_Set exercise_.
Take each line containing the word "shown" and copy it.

··· Record extracts

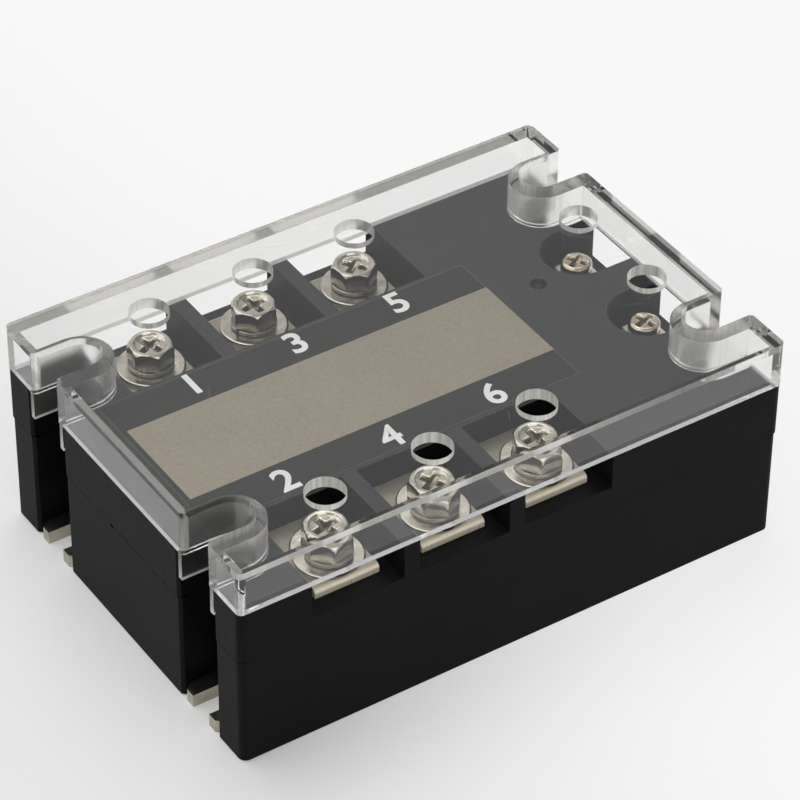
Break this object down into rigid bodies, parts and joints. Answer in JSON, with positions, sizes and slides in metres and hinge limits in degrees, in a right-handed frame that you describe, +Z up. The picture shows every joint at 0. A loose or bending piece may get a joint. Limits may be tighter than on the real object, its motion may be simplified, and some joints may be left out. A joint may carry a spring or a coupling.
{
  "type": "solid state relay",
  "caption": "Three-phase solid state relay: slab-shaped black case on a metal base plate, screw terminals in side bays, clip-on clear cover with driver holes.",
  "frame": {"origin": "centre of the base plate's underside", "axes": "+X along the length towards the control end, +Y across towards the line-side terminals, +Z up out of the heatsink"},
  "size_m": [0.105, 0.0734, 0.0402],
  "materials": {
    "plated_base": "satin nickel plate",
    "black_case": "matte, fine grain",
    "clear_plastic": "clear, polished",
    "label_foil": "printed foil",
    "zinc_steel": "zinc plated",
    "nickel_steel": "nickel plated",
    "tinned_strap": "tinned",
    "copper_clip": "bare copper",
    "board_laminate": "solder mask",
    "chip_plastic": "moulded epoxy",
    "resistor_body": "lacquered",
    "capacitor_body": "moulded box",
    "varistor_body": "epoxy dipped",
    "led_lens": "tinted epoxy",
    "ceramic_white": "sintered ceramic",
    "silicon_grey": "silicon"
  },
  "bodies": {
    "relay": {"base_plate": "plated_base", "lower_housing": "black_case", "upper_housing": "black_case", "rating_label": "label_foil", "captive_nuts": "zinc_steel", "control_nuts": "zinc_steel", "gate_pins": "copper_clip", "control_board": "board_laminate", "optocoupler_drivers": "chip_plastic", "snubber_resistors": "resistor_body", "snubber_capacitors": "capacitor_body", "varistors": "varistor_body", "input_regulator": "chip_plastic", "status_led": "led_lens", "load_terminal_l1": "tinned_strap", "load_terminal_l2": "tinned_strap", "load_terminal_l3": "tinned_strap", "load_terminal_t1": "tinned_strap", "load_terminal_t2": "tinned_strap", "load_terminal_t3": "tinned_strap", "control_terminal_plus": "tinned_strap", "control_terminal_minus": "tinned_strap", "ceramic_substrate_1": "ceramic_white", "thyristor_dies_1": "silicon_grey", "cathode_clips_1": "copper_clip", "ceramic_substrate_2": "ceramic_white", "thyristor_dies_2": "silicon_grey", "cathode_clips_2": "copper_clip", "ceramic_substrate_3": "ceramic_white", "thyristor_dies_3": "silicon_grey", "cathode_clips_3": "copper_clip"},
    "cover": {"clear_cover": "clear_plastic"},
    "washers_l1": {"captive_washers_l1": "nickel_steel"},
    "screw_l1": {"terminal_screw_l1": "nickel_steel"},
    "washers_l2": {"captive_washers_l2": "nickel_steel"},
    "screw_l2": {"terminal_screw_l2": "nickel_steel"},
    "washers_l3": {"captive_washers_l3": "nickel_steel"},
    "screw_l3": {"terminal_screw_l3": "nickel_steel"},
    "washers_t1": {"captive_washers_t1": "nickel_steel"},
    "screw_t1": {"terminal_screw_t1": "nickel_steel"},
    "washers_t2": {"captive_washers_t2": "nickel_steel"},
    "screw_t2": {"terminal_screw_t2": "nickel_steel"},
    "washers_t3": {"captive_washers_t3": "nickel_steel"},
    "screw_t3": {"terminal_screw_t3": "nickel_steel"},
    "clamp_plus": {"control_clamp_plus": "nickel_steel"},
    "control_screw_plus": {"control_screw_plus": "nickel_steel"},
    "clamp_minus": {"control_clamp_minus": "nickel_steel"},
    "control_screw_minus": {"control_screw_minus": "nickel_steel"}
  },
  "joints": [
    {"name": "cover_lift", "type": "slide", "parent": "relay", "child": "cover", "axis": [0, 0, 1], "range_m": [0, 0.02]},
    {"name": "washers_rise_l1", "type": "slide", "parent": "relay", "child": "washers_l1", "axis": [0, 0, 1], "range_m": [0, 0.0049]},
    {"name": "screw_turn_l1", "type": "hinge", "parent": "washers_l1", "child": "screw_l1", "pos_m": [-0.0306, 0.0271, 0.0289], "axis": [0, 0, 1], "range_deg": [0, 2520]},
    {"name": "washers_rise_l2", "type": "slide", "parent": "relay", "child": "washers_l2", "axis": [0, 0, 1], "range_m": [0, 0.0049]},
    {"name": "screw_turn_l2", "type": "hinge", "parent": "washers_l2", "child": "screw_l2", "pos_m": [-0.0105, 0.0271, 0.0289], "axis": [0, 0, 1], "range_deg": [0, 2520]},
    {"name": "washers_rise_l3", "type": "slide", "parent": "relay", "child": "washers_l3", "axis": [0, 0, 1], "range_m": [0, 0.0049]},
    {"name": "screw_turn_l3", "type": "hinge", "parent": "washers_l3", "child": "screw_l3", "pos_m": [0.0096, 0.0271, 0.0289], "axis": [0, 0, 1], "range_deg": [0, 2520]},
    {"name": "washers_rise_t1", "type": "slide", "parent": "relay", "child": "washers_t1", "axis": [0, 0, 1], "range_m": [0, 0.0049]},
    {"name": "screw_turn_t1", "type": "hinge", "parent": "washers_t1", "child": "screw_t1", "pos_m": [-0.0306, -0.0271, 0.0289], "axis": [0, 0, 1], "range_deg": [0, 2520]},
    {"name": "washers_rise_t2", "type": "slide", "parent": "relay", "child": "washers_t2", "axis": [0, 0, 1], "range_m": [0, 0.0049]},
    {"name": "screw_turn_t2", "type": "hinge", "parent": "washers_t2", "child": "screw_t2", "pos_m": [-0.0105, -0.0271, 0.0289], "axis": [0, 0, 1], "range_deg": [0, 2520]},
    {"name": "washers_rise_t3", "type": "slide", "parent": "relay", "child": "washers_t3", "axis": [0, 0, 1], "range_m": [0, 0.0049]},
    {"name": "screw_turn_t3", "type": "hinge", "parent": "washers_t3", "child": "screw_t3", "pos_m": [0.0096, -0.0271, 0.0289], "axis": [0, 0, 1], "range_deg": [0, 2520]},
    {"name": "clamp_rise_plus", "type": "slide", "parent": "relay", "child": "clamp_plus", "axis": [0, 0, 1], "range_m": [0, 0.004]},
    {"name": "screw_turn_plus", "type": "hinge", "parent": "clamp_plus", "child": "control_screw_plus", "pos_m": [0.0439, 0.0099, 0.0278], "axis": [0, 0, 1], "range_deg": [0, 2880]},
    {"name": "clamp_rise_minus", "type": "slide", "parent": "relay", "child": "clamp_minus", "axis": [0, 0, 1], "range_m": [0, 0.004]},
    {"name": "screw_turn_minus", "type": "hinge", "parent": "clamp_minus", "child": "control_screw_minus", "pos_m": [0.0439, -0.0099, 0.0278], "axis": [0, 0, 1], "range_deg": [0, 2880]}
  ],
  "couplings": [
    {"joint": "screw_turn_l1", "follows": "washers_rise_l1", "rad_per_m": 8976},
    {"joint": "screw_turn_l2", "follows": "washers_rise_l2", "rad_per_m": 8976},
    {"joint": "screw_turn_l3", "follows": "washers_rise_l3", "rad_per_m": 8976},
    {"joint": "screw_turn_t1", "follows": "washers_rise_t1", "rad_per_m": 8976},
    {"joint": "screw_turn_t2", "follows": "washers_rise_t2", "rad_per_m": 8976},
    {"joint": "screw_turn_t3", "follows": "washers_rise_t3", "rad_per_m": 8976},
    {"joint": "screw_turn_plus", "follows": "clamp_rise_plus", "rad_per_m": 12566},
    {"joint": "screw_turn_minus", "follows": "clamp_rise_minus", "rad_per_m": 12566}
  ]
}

······
··· Record extracts

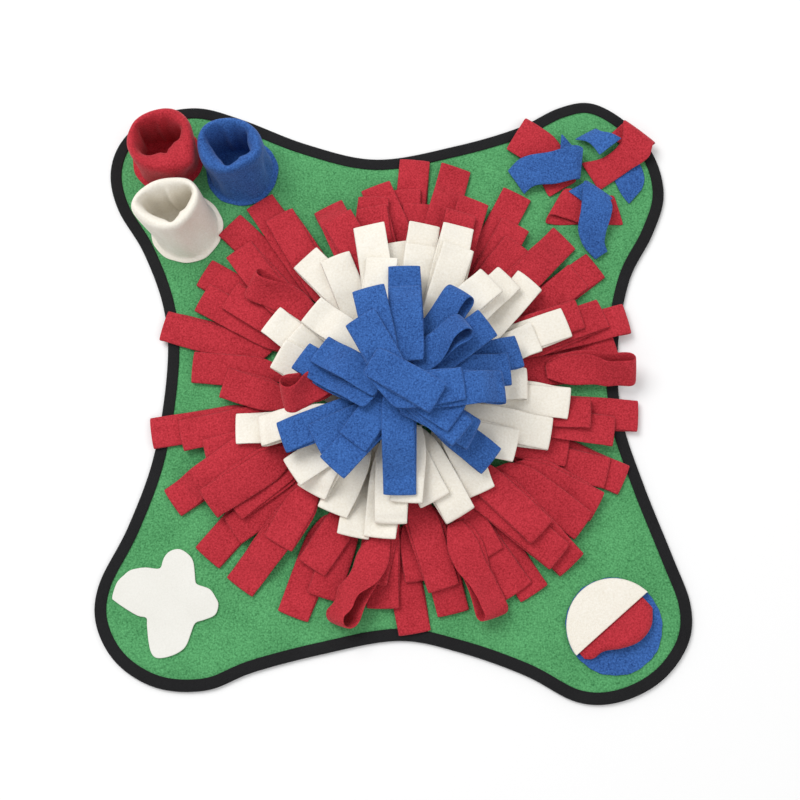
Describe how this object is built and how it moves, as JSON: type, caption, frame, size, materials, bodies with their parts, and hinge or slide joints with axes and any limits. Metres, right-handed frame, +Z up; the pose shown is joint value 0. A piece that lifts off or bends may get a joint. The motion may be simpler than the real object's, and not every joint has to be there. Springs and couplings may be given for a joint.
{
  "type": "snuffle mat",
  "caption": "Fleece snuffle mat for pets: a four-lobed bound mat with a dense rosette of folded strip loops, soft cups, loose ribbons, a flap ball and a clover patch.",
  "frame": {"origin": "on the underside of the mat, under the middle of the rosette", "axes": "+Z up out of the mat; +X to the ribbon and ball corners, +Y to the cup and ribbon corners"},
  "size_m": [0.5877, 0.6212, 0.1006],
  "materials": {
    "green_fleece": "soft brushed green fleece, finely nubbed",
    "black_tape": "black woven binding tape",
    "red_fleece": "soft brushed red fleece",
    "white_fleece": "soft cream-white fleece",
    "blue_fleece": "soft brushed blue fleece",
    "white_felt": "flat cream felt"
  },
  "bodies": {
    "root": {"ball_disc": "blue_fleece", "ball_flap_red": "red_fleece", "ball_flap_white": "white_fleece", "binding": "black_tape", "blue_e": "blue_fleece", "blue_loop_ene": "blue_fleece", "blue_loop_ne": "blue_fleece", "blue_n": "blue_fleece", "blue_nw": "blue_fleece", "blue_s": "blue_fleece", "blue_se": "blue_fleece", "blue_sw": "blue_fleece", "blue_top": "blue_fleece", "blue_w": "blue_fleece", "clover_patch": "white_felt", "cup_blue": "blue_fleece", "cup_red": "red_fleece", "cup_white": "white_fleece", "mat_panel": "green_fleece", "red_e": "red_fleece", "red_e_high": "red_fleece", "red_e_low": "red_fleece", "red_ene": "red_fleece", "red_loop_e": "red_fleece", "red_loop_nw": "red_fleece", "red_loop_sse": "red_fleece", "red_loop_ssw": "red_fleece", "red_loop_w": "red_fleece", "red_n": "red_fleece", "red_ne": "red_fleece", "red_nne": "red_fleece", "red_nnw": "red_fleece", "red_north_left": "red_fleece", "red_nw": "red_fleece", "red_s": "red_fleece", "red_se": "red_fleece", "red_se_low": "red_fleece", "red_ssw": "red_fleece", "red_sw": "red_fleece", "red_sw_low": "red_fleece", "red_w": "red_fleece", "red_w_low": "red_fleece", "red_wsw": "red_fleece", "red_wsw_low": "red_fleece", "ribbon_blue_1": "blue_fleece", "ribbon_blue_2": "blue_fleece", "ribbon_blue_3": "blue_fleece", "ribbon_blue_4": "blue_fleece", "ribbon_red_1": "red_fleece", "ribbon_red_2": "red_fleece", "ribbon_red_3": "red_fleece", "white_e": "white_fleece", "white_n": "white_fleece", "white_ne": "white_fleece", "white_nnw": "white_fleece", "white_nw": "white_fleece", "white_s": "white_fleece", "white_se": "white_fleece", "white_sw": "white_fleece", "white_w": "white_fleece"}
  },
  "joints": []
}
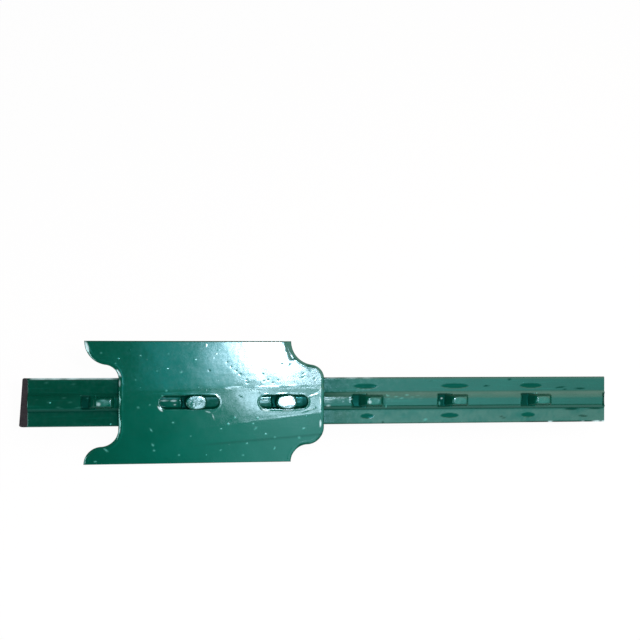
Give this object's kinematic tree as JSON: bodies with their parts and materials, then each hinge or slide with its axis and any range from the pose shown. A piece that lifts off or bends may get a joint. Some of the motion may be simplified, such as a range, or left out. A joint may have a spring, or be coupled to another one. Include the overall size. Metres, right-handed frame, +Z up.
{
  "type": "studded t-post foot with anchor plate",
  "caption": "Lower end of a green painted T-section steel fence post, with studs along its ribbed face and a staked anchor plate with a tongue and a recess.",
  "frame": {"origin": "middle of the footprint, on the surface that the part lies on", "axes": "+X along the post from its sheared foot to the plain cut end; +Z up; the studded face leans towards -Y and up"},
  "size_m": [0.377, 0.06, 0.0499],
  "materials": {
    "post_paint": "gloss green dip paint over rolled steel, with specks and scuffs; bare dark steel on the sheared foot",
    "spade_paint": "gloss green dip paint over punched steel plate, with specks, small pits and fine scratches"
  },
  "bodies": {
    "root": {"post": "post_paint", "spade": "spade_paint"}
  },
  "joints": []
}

······
··· Record extracts

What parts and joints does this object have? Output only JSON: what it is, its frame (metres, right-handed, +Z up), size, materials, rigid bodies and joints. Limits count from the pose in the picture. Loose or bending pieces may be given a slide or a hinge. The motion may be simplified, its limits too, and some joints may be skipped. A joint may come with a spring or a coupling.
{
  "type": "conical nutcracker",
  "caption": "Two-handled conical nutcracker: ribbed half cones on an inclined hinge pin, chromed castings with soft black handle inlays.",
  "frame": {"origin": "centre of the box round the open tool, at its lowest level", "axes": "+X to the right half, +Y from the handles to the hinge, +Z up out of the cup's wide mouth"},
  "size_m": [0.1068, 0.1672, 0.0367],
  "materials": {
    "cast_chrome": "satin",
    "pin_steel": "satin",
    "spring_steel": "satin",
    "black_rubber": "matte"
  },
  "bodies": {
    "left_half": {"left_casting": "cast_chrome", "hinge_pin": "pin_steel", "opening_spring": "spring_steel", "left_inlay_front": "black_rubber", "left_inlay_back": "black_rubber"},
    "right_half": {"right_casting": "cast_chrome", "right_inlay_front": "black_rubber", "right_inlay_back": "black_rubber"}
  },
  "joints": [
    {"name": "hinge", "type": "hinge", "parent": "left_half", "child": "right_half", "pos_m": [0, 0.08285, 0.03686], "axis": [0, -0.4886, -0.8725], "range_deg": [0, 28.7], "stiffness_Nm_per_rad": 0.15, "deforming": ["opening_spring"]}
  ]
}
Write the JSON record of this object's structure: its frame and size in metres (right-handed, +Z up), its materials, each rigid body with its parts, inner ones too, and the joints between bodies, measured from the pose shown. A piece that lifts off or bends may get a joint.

······

_Correct response_.
Describe how this object is built and how it moves, as JSON: type, caption, frame, size, materials, bodies with their parts, and hinge or slide joints with axes and any limits. Metres, right-handed frame, +Z up; the pose shown is joint value 0. A piece that lifts off or bends may get a joint. The motion may be simpler than the real object's, and not every joint has to be there. Springs and couplings may be given for a joint.
Give this object's kinematic tree as JSON: bodies with their parts and materials, then each hinge or slide with its axis and any range from the pose shown. A piece that lifts off or bends may get a joint. Some of the motion may be simplified, such as a range, or left out. A joint may have a spring, or be coupled to another one. Include the overall size. Metres, right-handed frame, +Z up.
Write the JSON record of this object's structure: its frame and size in metres (right-handed, +Z up), its materials, each rigid body with its parts, inner ones too, and the joints between bodies, measured from the pose shown. A piece that lifts off or bends may get a joint.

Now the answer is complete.